> **DATA LINES**
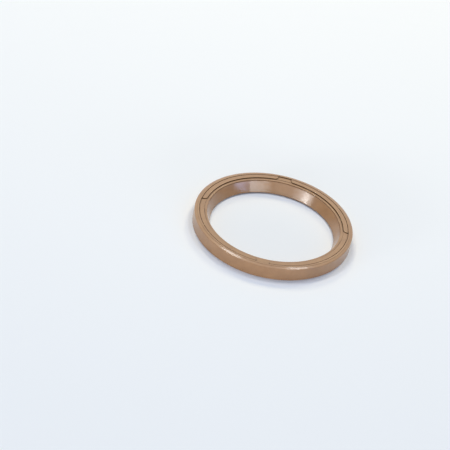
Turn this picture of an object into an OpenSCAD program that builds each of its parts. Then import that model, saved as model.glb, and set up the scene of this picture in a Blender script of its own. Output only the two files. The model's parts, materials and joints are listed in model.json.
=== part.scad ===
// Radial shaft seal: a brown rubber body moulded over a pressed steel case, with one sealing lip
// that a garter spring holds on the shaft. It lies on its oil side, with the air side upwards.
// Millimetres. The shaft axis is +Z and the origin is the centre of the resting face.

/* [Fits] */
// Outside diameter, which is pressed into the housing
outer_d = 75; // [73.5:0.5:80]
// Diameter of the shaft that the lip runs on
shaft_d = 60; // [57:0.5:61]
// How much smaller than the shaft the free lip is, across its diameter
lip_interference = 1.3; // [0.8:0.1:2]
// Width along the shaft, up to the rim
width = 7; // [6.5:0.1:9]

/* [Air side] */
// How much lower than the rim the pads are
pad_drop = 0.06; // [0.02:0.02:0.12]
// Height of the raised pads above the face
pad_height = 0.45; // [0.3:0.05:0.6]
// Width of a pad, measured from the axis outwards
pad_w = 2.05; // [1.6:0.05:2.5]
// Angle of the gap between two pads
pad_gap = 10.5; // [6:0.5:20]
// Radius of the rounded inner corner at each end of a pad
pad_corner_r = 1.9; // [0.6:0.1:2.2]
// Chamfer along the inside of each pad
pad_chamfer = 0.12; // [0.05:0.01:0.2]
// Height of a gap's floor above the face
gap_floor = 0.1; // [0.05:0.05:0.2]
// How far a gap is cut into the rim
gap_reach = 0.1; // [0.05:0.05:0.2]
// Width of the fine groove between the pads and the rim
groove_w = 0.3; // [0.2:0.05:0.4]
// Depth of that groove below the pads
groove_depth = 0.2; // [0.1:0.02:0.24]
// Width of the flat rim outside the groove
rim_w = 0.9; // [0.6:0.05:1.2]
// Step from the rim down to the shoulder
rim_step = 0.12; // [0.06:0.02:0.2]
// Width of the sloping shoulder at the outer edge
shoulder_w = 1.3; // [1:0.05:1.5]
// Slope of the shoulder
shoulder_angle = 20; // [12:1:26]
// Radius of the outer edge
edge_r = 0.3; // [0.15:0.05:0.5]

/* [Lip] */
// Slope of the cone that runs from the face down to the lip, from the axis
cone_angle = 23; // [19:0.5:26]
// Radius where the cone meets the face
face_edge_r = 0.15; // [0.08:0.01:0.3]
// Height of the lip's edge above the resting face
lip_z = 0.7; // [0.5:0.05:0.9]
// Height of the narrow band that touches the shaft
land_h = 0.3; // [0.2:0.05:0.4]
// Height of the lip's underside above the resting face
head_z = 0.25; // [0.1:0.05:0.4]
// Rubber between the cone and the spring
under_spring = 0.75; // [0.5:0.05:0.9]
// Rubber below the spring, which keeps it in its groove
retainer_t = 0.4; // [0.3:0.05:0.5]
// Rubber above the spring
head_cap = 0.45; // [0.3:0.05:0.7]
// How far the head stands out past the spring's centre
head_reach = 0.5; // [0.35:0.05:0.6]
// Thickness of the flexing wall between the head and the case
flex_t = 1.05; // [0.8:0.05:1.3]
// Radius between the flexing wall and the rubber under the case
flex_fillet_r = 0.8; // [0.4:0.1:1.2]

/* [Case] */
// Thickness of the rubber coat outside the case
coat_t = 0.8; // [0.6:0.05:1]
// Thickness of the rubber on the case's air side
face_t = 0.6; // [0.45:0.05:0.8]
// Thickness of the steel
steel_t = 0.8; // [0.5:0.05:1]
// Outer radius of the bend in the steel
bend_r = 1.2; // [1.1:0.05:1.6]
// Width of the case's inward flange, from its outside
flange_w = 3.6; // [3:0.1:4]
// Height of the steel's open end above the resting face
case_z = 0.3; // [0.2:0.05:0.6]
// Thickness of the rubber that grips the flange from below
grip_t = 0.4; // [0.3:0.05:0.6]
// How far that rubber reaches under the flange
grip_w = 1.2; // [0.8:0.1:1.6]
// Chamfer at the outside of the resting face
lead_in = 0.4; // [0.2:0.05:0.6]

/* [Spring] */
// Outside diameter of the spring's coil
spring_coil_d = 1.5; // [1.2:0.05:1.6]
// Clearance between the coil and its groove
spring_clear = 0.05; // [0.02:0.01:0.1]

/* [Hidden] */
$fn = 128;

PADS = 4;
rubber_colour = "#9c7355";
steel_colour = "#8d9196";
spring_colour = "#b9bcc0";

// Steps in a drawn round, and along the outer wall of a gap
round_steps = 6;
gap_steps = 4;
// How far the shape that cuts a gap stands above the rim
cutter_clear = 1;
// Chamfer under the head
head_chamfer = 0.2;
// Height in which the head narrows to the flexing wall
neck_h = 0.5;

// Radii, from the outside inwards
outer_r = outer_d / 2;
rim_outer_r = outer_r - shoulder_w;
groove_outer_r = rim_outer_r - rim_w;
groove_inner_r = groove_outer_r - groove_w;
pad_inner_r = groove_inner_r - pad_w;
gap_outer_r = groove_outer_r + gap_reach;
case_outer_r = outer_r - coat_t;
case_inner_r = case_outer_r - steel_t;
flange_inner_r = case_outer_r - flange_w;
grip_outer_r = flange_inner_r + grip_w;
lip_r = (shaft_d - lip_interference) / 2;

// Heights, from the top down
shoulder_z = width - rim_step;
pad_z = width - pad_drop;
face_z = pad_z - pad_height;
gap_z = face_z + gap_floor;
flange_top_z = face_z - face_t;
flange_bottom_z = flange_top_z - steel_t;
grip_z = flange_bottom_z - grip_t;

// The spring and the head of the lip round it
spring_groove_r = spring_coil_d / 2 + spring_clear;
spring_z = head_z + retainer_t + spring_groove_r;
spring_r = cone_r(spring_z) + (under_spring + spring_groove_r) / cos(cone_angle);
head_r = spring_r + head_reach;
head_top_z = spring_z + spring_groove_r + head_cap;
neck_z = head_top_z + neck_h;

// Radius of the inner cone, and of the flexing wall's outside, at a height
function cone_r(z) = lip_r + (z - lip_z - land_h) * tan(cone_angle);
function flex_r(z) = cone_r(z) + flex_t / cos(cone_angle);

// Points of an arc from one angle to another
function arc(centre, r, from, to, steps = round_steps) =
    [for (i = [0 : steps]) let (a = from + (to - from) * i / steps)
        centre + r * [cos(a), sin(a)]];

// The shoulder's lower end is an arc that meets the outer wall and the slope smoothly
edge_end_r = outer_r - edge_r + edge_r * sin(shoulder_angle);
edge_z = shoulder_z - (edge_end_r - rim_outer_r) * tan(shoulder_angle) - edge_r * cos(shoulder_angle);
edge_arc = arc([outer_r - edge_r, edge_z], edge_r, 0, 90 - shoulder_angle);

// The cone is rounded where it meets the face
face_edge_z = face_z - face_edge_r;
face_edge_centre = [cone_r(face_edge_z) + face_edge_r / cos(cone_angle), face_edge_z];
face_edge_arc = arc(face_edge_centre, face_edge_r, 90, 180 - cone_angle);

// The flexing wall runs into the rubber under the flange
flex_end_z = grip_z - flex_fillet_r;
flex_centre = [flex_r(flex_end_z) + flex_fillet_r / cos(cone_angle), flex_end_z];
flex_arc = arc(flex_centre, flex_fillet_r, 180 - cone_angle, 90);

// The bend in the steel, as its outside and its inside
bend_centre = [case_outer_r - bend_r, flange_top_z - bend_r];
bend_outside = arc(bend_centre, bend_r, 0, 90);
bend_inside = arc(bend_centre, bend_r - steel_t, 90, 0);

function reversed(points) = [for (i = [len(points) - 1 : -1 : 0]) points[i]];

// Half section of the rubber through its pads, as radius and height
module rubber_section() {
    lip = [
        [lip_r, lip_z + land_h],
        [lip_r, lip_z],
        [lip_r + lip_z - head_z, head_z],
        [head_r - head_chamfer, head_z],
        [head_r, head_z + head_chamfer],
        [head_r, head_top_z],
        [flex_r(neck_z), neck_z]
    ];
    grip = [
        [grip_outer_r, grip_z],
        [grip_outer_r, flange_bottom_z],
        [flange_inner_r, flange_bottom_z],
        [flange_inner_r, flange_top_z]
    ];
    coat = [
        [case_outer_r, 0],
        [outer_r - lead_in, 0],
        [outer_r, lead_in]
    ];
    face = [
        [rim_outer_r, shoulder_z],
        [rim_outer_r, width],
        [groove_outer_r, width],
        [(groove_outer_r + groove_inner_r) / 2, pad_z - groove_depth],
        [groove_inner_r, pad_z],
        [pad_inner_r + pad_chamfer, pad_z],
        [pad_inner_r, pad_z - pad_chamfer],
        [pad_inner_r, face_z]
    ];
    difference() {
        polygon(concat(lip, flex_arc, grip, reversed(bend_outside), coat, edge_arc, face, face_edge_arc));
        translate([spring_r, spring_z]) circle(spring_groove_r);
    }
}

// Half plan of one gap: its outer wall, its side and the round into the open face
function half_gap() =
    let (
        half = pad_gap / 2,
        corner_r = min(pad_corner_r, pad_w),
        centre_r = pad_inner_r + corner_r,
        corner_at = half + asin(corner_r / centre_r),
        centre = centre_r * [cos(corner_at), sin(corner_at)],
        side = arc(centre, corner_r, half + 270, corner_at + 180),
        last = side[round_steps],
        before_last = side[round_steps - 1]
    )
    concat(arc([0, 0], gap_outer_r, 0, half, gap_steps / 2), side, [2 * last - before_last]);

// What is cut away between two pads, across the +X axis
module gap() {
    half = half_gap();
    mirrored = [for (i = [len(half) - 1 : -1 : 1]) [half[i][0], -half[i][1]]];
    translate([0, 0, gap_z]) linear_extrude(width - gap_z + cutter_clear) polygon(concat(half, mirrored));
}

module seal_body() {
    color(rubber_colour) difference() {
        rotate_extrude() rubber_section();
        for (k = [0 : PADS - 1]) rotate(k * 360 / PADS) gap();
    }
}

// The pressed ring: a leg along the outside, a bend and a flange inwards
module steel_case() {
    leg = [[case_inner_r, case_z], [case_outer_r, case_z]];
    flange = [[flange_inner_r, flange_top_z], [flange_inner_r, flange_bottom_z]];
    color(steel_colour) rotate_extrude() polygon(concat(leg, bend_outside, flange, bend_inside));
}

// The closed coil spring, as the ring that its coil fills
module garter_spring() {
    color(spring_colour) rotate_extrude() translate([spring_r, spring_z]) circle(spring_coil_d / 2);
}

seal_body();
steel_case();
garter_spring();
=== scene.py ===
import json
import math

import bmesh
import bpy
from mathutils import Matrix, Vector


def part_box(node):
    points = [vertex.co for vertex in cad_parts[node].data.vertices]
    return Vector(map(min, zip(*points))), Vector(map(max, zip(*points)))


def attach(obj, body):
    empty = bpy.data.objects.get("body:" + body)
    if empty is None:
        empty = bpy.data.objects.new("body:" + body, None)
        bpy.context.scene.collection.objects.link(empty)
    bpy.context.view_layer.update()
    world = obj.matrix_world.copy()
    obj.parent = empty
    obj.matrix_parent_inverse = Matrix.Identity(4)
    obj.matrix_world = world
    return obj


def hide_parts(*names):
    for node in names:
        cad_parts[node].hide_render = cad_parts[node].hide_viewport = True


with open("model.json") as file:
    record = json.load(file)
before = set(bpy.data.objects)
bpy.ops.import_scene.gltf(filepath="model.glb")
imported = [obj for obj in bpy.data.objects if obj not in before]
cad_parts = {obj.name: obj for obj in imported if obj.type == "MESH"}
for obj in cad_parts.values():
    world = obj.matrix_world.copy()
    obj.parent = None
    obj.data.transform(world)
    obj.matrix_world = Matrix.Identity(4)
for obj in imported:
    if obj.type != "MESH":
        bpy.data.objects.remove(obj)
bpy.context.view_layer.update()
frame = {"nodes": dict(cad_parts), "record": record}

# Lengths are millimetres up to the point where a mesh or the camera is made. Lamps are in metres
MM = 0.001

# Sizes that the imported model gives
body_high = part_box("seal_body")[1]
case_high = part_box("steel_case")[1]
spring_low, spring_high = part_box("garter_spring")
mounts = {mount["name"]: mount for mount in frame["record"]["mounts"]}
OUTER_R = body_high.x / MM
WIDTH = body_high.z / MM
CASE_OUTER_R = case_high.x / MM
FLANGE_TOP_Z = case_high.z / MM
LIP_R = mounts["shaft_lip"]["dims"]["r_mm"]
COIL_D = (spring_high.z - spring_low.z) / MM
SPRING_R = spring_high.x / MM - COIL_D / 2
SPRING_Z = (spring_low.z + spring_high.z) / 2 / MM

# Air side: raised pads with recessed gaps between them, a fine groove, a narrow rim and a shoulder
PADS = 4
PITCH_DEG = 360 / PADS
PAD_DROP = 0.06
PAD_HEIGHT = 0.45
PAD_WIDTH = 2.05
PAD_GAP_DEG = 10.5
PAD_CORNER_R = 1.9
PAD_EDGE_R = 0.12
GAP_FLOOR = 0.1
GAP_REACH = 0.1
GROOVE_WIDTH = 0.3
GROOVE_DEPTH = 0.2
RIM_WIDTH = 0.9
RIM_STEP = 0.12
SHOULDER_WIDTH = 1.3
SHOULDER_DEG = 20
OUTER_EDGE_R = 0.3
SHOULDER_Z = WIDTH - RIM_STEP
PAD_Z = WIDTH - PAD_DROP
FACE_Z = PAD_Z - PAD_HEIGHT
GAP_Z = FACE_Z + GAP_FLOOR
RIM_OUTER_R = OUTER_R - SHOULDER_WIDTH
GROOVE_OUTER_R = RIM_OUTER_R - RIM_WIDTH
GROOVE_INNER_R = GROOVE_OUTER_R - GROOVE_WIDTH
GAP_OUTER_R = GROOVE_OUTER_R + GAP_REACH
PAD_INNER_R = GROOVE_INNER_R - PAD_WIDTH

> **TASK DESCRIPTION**
Repeat word for word the lines from the line containing "its coil fills" to the line containing "if empty is", both lines included; nothing else should appear.

> **EXERCISE RESPONSE**
// The closed coil spring, as the ring that its coil fills
module garter_spring() {
    color(spring_colour) rotate_extrude() translate([spring_r, spring_z]) circle(spring_coil_d / 2);
}

seal_body();
steel_case();
garter_spring();
=== scene.py ===
import json
import math

import bmesh
import bpy
from mathutils import Matrix, Vector


def part_box(node):
    points = [vertex.co for vertex in cad_parts[node].data.vertices]
    return Vector(map(min, zip(*points))), Vector(map(max, zip(*points)))


def attach(obj, body):
    empty = bpy.data.objects.get("body:" + body)
    if empty is None:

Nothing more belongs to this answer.